> Your objective:
Every line of the data that contains the string "JSON" must be copied.
--- Begin Extracted records ---
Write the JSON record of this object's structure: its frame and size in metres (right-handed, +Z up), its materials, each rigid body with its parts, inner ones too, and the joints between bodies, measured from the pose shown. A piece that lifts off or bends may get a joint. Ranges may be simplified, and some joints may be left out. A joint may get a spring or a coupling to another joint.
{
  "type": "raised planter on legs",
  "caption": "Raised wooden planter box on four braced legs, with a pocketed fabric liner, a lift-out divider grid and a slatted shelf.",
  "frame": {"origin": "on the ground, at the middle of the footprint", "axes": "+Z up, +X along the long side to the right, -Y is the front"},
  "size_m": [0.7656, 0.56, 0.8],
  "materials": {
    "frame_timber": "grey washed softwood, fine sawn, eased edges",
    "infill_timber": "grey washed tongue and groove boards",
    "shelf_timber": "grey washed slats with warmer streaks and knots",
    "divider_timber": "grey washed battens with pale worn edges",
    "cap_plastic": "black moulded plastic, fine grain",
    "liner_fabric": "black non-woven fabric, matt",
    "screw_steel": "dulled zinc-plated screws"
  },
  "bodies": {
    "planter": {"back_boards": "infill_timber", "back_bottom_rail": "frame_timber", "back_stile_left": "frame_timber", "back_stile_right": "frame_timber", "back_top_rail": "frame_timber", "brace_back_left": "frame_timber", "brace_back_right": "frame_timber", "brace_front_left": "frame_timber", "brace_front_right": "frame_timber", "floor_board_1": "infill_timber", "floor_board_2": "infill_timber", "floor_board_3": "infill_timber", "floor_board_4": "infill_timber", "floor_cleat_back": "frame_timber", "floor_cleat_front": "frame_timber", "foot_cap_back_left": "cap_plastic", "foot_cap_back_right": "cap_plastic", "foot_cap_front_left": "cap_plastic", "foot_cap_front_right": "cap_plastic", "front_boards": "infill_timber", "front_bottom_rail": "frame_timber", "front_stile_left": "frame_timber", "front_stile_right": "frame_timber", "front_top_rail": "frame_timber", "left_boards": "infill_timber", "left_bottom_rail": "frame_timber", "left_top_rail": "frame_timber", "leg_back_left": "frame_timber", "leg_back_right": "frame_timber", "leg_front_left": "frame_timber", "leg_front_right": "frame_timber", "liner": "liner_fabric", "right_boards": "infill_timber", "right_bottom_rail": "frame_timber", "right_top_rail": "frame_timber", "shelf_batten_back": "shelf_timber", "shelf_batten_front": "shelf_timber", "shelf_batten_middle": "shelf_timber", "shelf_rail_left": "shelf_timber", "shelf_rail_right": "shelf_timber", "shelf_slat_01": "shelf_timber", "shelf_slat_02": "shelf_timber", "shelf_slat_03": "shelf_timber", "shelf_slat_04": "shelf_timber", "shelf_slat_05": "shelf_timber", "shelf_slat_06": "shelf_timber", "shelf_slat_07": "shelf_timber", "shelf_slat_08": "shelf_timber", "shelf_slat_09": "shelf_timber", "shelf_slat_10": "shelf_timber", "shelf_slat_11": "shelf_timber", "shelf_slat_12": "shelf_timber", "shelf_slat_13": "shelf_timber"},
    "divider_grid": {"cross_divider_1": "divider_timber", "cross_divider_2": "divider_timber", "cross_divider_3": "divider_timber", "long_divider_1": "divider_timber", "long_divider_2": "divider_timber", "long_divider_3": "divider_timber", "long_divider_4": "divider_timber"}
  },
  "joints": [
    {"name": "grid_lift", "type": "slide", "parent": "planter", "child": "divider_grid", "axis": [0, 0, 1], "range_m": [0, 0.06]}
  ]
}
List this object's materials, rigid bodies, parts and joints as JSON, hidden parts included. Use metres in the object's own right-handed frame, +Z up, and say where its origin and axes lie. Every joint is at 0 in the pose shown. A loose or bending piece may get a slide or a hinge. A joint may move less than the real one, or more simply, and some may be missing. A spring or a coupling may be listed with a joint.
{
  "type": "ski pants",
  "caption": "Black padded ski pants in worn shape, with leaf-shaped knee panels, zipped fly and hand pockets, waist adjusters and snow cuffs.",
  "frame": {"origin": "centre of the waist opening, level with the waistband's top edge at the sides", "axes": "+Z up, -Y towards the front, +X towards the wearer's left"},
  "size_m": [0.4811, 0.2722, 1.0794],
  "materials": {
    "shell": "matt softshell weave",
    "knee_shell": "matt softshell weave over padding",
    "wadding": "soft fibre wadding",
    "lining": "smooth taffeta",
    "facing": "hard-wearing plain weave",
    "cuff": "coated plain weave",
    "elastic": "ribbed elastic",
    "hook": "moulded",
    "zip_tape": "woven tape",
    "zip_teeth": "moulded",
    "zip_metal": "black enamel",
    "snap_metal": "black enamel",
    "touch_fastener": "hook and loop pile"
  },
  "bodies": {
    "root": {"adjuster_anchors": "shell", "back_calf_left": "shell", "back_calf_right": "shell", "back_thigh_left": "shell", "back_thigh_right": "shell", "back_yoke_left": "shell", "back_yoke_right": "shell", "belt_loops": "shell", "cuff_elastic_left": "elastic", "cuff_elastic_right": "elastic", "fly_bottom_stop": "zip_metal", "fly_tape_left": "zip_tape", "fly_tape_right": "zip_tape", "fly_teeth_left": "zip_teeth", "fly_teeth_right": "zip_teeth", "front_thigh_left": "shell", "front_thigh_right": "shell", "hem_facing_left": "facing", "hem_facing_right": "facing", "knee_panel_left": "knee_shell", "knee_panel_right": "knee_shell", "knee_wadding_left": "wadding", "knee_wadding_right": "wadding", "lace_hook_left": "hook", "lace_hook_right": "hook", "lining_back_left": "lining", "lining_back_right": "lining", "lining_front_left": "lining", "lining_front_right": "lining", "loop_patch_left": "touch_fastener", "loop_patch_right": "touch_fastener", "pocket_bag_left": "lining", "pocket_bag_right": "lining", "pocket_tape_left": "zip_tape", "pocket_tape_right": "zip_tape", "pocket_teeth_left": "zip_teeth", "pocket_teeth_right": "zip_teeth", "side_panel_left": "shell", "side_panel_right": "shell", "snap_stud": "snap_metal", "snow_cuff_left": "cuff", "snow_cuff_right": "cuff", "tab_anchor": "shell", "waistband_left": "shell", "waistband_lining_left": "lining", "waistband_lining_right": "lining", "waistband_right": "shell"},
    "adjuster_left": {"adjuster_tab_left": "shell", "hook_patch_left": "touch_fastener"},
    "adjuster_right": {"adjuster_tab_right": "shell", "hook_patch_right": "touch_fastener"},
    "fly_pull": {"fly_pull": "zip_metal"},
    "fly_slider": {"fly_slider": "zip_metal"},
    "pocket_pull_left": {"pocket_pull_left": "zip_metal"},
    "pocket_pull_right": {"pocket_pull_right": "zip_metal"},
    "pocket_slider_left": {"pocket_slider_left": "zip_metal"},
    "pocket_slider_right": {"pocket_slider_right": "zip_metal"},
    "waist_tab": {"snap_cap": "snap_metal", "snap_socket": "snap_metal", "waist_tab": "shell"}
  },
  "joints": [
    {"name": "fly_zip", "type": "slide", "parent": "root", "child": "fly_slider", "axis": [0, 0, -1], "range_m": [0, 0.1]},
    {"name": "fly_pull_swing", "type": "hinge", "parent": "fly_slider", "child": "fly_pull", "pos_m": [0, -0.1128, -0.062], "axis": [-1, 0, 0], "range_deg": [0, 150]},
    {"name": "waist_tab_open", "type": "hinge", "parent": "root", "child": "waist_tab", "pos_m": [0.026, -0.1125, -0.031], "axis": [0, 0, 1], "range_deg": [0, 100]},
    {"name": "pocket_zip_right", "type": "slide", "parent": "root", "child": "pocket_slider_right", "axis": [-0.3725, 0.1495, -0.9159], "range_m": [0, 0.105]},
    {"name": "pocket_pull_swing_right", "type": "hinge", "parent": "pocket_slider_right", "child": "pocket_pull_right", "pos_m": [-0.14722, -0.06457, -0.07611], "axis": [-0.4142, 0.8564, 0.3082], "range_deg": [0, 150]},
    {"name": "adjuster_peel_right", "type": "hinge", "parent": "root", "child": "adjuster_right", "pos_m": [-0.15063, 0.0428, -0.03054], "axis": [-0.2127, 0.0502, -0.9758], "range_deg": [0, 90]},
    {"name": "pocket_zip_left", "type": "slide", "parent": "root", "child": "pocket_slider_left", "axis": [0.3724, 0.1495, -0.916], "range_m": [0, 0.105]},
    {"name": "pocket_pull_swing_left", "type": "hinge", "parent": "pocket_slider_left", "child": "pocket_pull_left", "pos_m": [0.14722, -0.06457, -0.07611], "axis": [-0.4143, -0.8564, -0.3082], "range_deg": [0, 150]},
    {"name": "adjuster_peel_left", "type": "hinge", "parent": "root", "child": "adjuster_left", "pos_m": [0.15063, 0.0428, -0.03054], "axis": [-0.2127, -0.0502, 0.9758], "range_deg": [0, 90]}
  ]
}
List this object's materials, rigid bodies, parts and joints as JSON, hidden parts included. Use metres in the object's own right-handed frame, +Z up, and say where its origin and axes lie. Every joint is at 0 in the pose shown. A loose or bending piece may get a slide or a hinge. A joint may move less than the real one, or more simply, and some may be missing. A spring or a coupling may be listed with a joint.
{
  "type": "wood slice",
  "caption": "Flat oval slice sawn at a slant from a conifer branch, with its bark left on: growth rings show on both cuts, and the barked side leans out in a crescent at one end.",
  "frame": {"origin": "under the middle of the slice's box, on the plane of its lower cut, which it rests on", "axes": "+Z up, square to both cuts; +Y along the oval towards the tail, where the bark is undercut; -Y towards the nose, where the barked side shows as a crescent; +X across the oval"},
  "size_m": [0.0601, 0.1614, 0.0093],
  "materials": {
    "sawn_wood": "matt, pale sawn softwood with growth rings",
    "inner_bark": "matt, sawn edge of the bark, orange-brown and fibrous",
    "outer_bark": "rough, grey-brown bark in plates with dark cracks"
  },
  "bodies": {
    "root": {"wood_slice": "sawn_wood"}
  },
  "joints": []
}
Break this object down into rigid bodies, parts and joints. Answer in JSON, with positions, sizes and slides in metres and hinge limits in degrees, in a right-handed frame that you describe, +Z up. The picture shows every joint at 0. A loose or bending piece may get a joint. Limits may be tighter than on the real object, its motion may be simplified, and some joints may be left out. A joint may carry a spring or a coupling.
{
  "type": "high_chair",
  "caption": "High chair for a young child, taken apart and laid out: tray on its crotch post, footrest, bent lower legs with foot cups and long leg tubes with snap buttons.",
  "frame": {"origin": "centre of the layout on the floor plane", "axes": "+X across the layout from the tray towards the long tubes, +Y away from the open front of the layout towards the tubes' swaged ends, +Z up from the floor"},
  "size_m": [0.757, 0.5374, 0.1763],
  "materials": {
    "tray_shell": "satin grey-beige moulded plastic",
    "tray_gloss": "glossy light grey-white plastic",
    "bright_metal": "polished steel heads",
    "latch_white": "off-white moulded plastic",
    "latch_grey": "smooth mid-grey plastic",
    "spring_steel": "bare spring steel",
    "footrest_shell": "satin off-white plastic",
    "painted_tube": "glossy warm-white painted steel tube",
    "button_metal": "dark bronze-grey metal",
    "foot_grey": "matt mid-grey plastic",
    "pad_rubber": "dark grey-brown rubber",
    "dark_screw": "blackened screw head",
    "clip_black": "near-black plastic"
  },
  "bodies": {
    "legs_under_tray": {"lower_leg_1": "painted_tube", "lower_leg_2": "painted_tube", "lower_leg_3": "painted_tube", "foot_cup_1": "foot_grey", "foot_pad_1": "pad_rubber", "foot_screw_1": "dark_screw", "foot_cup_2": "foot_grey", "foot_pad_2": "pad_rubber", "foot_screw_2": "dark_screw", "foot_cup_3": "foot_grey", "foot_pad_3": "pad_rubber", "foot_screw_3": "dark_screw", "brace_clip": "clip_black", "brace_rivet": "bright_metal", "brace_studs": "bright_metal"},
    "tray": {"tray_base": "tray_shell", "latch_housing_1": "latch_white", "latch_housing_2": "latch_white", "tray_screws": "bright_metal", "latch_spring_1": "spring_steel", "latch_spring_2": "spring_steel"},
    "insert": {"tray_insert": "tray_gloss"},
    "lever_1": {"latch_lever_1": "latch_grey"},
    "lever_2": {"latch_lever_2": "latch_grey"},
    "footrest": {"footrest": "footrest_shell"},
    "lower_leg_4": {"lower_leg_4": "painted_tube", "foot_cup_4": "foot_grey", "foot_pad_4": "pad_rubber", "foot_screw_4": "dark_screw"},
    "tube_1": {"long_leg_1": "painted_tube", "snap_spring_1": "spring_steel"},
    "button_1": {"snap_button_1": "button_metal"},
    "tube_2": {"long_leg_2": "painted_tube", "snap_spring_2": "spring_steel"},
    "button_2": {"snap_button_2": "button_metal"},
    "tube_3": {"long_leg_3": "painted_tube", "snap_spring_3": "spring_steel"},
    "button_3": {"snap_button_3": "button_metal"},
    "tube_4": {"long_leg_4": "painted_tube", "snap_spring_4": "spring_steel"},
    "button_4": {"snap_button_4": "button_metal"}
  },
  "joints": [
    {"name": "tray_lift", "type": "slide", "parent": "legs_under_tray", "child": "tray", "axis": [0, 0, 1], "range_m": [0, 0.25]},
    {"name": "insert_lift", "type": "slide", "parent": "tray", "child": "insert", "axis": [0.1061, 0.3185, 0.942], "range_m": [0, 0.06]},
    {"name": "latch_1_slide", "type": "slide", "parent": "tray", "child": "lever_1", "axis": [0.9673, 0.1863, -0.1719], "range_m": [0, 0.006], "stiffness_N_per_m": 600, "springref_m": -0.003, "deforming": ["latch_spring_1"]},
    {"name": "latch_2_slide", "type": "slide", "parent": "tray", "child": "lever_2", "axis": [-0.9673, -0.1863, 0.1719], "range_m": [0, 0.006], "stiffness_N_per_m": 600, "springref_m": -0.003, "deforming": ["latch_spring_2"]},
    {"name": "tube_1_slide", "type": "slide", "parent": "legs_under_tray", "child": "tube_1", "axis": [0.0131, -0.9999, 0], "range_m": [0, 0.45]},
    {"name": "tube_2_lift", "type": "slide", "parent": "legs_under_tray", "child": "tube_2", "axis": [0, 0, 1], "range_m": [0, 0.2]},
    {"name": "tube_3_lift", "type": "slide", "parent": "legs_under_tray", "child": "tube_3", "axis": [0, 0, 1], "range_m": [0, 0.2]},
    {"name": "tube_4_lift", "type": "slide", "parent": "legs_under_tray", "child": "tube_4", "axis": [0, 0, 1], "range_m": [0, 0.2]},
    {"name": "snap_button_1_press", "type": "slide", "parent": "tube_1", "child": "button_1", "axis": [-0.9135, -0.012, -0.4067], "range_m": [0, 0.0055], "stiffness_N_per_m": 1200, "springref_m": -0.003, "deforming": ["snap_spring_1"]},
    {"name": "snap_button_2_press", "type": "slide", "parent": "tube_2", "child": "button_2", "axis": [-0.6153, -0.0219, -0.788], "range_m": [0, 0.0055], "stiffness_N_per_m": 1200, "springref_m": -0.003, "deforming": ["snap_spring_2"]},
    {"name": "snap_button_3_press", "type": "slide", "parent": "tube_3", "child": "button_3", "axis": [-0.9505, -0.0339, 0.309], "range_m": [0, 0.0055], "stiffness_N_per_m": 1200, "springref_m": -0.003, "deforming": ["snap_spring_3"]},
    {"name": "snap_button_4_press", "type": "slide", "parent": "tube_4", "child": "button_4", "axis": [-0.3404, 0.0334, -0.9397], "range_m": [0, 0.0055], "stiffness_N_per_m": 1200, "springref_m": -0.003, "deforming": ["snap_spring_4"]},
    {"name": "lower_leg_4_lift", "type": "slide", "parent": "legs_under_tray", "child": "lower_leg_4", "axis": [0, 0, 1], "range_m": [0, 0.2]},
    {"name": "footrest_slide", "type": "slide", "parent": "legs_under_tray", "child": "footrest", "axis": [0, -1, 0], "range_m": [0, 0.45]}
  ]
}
--- End Extracted records ---
> The output:
Write the JSON record of this object's structure: its frame and size in metres (right-handed, +Z up), its materials, each rigid body with its parts, inner ones too, and the joints between bodies, measured from the pose shown. A piece that lifts off or bends may get a joint. Ranges may be simplified, and some joints may be left out. A joint may get a spring or a coupling to another joint.
List this object's materials, rigid bodies, parts and joints as JSON, hidden parts included. Use metres in the object's own right-handed frame, +Z up, and say where its origin and axes lie. Every joint is at 0 in the pose shown. A loose or bending piece may get a slide or a hinge. A joint may move less than the real one, or more simply, and some may be missing. A spring or a coupling may be listed with a joint.
List this object's materials, rigid bodies, parts and joints as JSON, hidden parts included. Use metres in the object's own right-handed frame, +Z up, and say where its origin and axes lie. Every joint is at 0 in the pose shown. A loose or bending piece may get a slide or a hinge. A joint may move less than the real one, or more simply, and some may be missing. A spring or a coupling may be listed with a joint.
Break this object down into rigid bodies, parts and joints. Answer in JSON, with positions, sizes and slides in metres and hinge limits in degrees, in a right-handed frame that you describe, +Z up. The picture shows every joint at 0. A loose or bending piece may get a joint. Limits may be tighter than on the real object, its motion may be simplified, and some joints may be left out. A joint may carry a spring or a coupling.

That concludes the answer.